After the conversation was over, we said goodbye. He went with his line brothers and me with my line sisters. Naturally, they asked me what happened. I told them the truth, he and I talked and some of the stuff he said confused me but I got my damn apology. Then came the golden question, my Live Five asked me did I finally get closure? And in that moment, I was stuck. It didn’t occur to me that, that is what the conversation was supposed to be because I found, hell MADE my own closure. I told her, I thought so, for him at least, because I’ve been good.
I was not good. The truth is I felt stupid, and angry. I just wasted 3 years of my life praying and hoping that God would let us get back together. 3 years of my life fighting and digging myself out of a deep dark hole filled with depression and self-hate, trying to accept that this man is not for me. Damn good, I felt horrible. Why the hell did I give this man what he needed, when he could not afford me the same courtesy?
I knew everything he said, he was not going to do. We would not be friends again let alone best friends. As well as he knows me, I know him pretty well too. Now here I am, staring at my phone, hoping he calls, or texts me all over again.

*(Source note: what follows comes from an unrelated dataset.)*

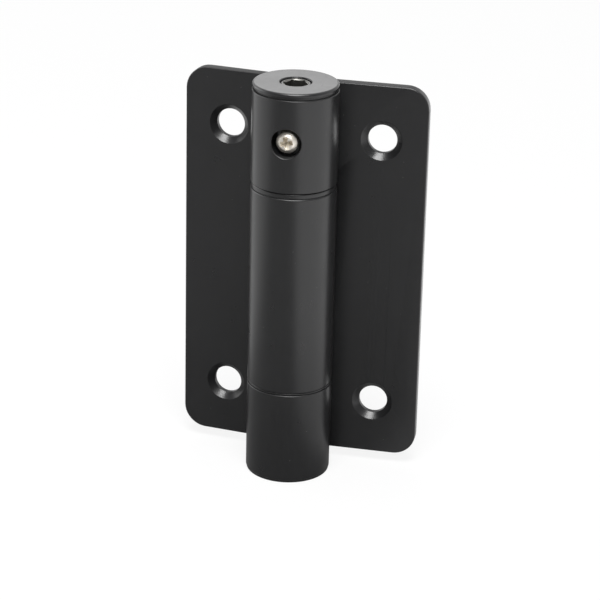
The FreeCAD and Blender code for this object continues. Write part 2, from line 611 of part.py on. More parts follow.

For me, my closure was my dear sweet mother, barging into my bedroom and DEMANDING I get myself up and get myself together. THAT was my closure. I thought I needed a conversation, an apology, just acknowledgment that WE could have done better by each other. That would be it, it would solve everything, we could go back to being best friends and everything would be great.
That is not what happened. FOR ME? I had my closure when I created it on my own over the course of 3 years. How the websites and books described it, is not how it worked for me. Getting this “closure” from him? All that did was open me back up, and if you ask me…that is not closure at all.